“Sorte a dele”, diz uma vizinha a Guida (Julia Stockler), após a revelação do sexo do bebê que essa última acabou de ter. Nascer mulher, no mundo apresentado por “A Vida Invisível”, de Karim Aïnouz, é uma espécie de maldição. O filme fala de um machismo tornado cotidiano, de crueldades subterrâneas cometidas por homens contra as mulheres que dizem amar. Não há agressões físicas por parte dos personagens masculinos, mas as vidas das protagonistas Guida e Eurídice (Carol Duarte) estão a mercê deles. O abandono, a expulsão de casa, os segredos guardados por orgulho ou para exercer controle. Instrumentos poderosos nas mãos de sujeitos fracos, ordinários, mas socialmente dominantes.
“A Vida Invisível” trata, portanto, de estruturas de opressão já socializadas. Não é preciso que a narrativa construa grandes vilões, homens detestáveis contra os quais seria possível algum tipo de vingança catártica. A questão não é propriamente individual. “No começo arde”, diz Zélia (Maria Manoella) a Eurídice, descrevendo uma relação sexual. “No começo dói mesmo”, diz Filomena (Bárbara Santos) a Guida sobre a amamentação. Motes repetidos às mulheres desde a juventude, habituando-as à dor decorrente da submissão.
Estruturas que perduram. Abandonada pelo pai de seu filho, Guida guarda semelhanças com outras figuras femininas do cinema de Aïnouz, como Hermila (Hermila Guedes), de “O Céu de Suely” (2006), e Violeta (Alessandra Negrini), de “O Abismo Prateado” (2011). A dominação à qual as protagonistas de “A Vida Invisível” são submetidas é, claro, mais implacável, dada a ambientação da maior parte da história no Rio de Janeiro da década de 1950. Mas mesmo as mulheres do século XXI presentes em “O Céu de Suely” e “O Abismo Prateado” têm espaços limitados para o empoderamento. Elas seguem vítimas do abandono e do juízo masculinos, apesar de conseguirem, ao final, seguirem rumos próprios.
Daí a importância relativa da dimensão “de época” de “A Vida Invisível”. A reconstituição existe e é cuidadosa, mas o diretor permanece o tempo todo mais interessado nas suas personagens, mantendo a câmera sempre próxima delas, do que num panorama contextual.

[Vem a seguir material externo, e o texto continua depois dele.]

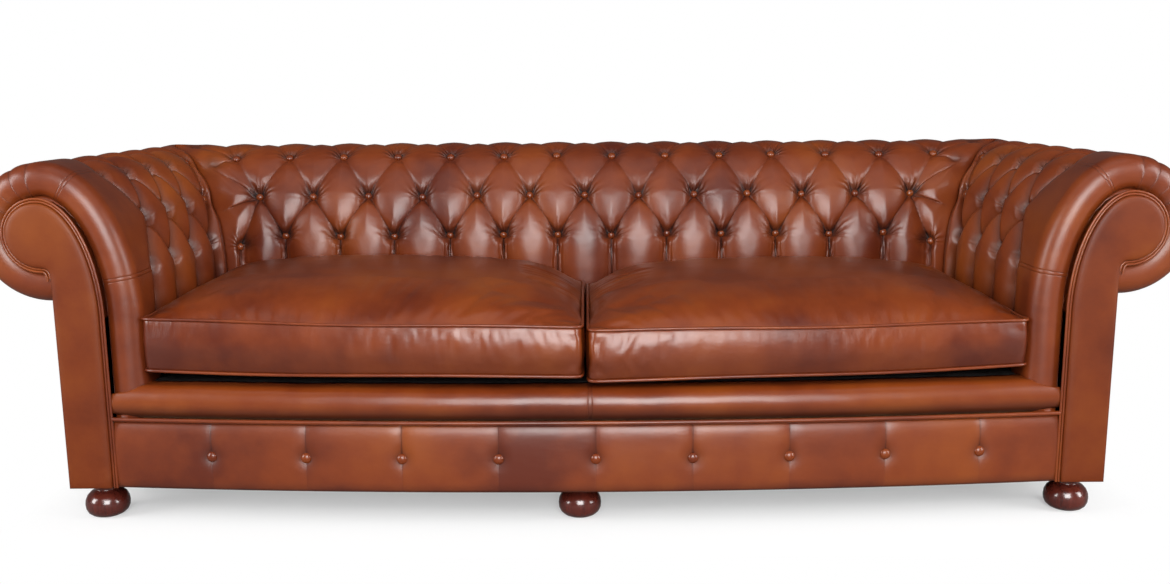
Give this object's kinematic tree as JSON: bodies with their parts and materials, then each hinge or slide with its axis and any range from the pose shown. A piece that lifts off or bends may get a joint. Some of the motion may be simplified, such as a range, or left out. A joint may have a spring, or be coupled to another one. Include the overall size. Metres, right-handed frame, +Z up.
{
  "type": "chesterfield sofa",
  "caption": "Long low chesterfield sofa with deep-buttoned rolled arms and back, a bowed and buttoned front border, two loose seat cushions, welted scroll facings and turned bun feet.",
  "frame": {"origin": "on the floor, below the middle of the sofa's box", "axes": "+X to the right as the sofa is seen from the front, +Y from the front to the back, +Z up"},
  "size_m": [2.5, 0.999, 0.7581],
  "materials": {
    "antiqued_leather": "waxed cognac leather, hand antiqued, with darker reddish brown in the folds and a soft sheen",
    "facing_leather": "waxed cognac leather, a little darker and flatter",
    "welt_leather": "lighter tan leather rubbed along the cord",
    "beech": "planed beech, unfinished",
    "polished_wood": "dark red-brown stain under high gloss polish",
    "zinc_steel": "zinc plated",
    "jute": "woven jute webbing",
    "black_cloth": "plain black platform cloth"
  },
  "bodies": {
    "sofa": {"back_pad": "antiqued_leather", "left_arm_pad": "antiqued_leather", "right_arm_pad": "antiqued_leather", "front_border": "antiqued_leather", "seat_lip_roll": "antiqued_leather", "front_button_1": "antiqued_leather", "front_button_2": "antiqued_leather", "front_button_3": "antiqued_leather", "front_button_4": "antiqued_leather", "front_button_5": "antiqued_leather", "front_button_6": "antiqued_leather", "front_button_7": "antiqued_leather", "front_button_8": "antiqued_leather", "front_button_9": "antiqued_leather", "left_facing": "facing_leather", "right_facing": "facing_leather", "left_outside_arm": "facing_leather", "right_outside_arm": "facing_leather", "outside_back": "facing_leather", "left_facing_welt": "welt_leather", "right_facing_welt": "welt_leather", "rail_welt": "welt_leather", "left_front_post": "beech", "right_front_post": "beech", "front_rail": "beech", "rear_rail": "beech", "centre_cross_rail": "beech", "back_top_rail": "beech", "back_tack_rail": "beech", "back_upright": "beech", "left_side_rail": "beech", "left_rear_post": "beech", "left_arm_tack_rail": "beech", "left_arm_top_rail": "beech", "right_side_rail": "beech", "right_rear_post": "beech", "right_arm_tack_rail": "beech", "right_arm_top_rail": "beech", "front_left_foot": "polished_wood", "front_centre_foot": "polished_wood", "front_right_foot": "polished_wood", "rear_left_foot": "polished_wood", "rear_centre_foot": "polished_wood", "rear_right_foot": "polished_wood", "front_left_foot_bolt": "zinc_steel", "front_centre_foot_bolt": "zinc_steel", "front_right_foot_bolt": "zinc_steel", "rear_left_foot_bolt": "zinc_steel", "rear_centre_foot_bolt": "zinc_steel", "rear_right_foot_bolt": "zinc_steel", "seat_webbing": "jute", "back_webbing": "jute", "seat_platform": "black_cloth", "dust_cover": "black_cloth"},
    "left_cushion": {"left_seat_cushion": "antiqued_leather", "left_cushion_top_welt": "welt_leather", "left_cushion_bottom_welt": "welt_leather"},
    "right_cushion": {"right_seat_cushion": "antiqued_leather", "right_cushion_top_welt": "welt_leather", "right_cushion_bottom_welt": "welt_leather"}
  },
  "joints": [
    {"name": "left_cushion_lift", "type": "slide", "parent": "sofa", "child": "left_cushion", "axis": [0, 0, 1], "range_m": [0, 0.5]},
    {"name": "right_cushion_lift", "type": "slide", "parent": "sofa", "child": "right_cushion", "axis": [0, 0, 1], "range_m": [0, 0.5]}
  ]
}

Recurso comum ao cinema de Aïnouz. Visualmente, o filme é fragmentado, quase etéreo, imergindo na impressão de uma história que foi como não deveria ter sido. Uma memória triste de uma senhora infeliz, no fim de sua vida. Ainda que a narrativa de “A Vida Invisível” não seja construída como um longo flashback e que o presente de Eurídice, então interpretada por Fernanda Montenegro, se reduza ao epílogo. “A vida invisível de Eurídice Gusmão”, título do livro de Martha Batalha e do filme num primeiro momento, pode se referir tanto à existência apagada de uma das protagonistas ao lado do marido Antenor (Gregório Duvivier) quanto a uma versão alternativa e inexistente de sua trajetória, em que a relação com a irmã amada não foi interrompida.

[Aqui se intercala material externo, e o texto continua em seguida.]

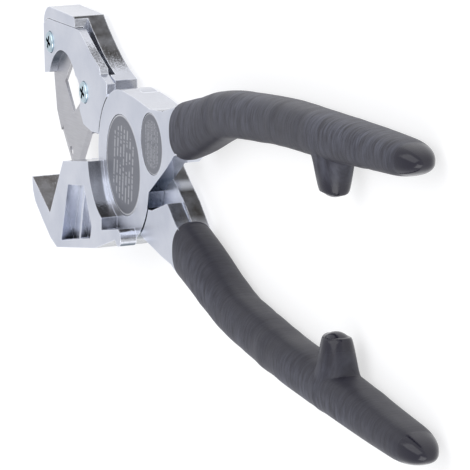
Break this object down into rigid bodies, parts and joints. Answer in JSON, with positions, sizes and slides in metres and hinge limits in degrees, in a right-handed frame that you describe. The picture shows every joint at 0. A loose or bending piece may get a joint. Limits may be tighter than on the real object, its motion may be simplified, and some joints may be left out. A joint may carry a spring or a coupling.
{
  "type": "hose cutter pliers",
  "caption": "Plier-type hose cutter with a blade jaw over a V-shaped cradle jaw, a lapped pivot and two dipped grips with stops.",
  "frame": {"origin": "under the middle of the tool, on the flat far side that it lies on", "axes": "+X from the handles to the jaws, +Z along the pivot toward the labelled side, -Y toward the blade jaw"},
  "size_m": [0.2822, 0.0842, 0.0166],
  "materials": {
    "castings": "satin nickel-plated die casting with polished walls",
    "blade_steel": "ground tool steel",
    "grip_vinyl": "matte dipped vinyl, dark slate grey",
    "label_film": "grey printed film with a thin light rim",
    "zinc_fasteners": "blue zinc plate",
    "bearing_bronze": "plain"
  },
  "bodies": {
    "cradle_half": {"cradle_handle": "castings", "upper_grip": "grip_vinyl", "hub_label": "label_film", "notice_label": "label_film", "pivot_bolt": "zinc_fasteners", "pivot_nut": "zinc_fasteners", "nut_washer": "zinc_fasteners", "thrust_washer": "bearing_bronze"},
    "blade_half": {"blade_handle": "castings", "lower_grip": "grip_vinyl", "blade_clamp_plate": "castings", "blade": "blade_steel", "front_clamp_screw": "zinc_fasteners", "rear_clamp_screw": "zinc_fasteners", "pivot_bush": "bearing_bronze"}
  },
  "joints": [
    {"name": "pivot", "type": "hinge", "parent": "cradle_half", "child": "blade_half", "pos_m": [0.0679, -0.00243, 0.0083], "axis": [0, 0, 1], "range_deg": [-15, 12.8]}
  ]
}
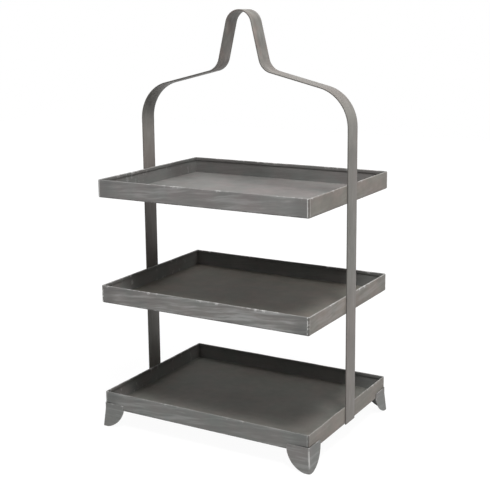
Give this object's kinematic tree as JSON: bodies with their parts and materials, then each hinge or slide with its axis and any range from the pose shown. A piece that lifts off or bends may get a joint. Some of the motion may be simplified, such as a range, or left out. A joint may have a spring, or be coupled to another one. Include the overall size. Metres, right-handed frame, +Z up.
{
  "type": "three-tier tray stand",
  "caption": "Free-standing tiered stand of folded sheet-metal trays hung between the legs of a flat strap that rises into a carrying loop, on folded corner feet.",
  "frame": {"origin": "on the floor, under the middle of the stand", "axes": "+X to the right of a person facing the front, +Y to the back, +Z up"},
  "size_m": [0.409, 0.313, 0.72],
  "materials": {
    "tray_sheet": "matt grey wash brushed along zinc-plated sheet, rubbed bright at rims and corners",
    "strap_bar": "matt warm grey wash on flat bar, rubbed lighter at its edges",
    "foot_plate": "matt grey wash on folded plate, rubbed bright along the fold"
  },
  "bodies": {
    "root": {"bottom_tray": "tray_sheet", "middle_tray": "tray_sheet", "top_tray": "tray_sheet", "handle_strap": "strap_bar", "front_left_foot": "foot_plate", "front_right_foot": "foot_plate", "back_left_foot": "foot_plate", "back_right_foot": "foot_plate"}
  },
  "joints": []
}
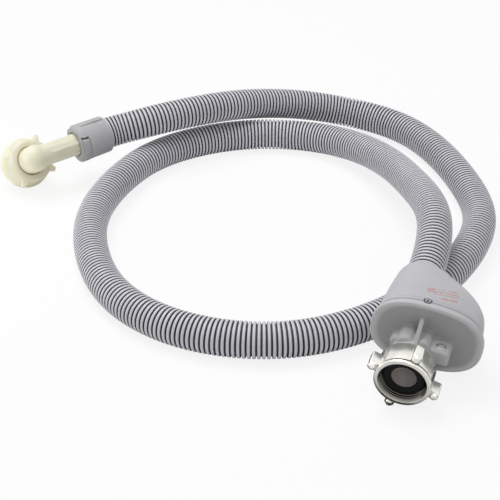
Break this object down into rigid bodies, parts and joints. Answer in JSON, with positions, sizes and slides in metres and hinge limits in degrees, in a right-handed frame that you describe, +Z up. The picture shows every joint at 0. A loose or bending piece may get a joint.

Aliás, o efeito produzido pela presença de Fernanda Montenegro nos momentos finais de “A Vida Invisível” é impressionante. Aïnouz sabe usar muito bem o rosto marcado e marcante dessa atriz mítica, parte constituinte da história do cinema brasileiro desde a década de 1960. Há um prazer indisfarçável da câmera em se aproximar dela, registrar suas expressões. O olhar de Montenegro, perdido e doído, diante da revelação feita nesse epílogo é o encerramento perfeito, adequadamente melancólico, para a história trágica de Eurídice e Guida.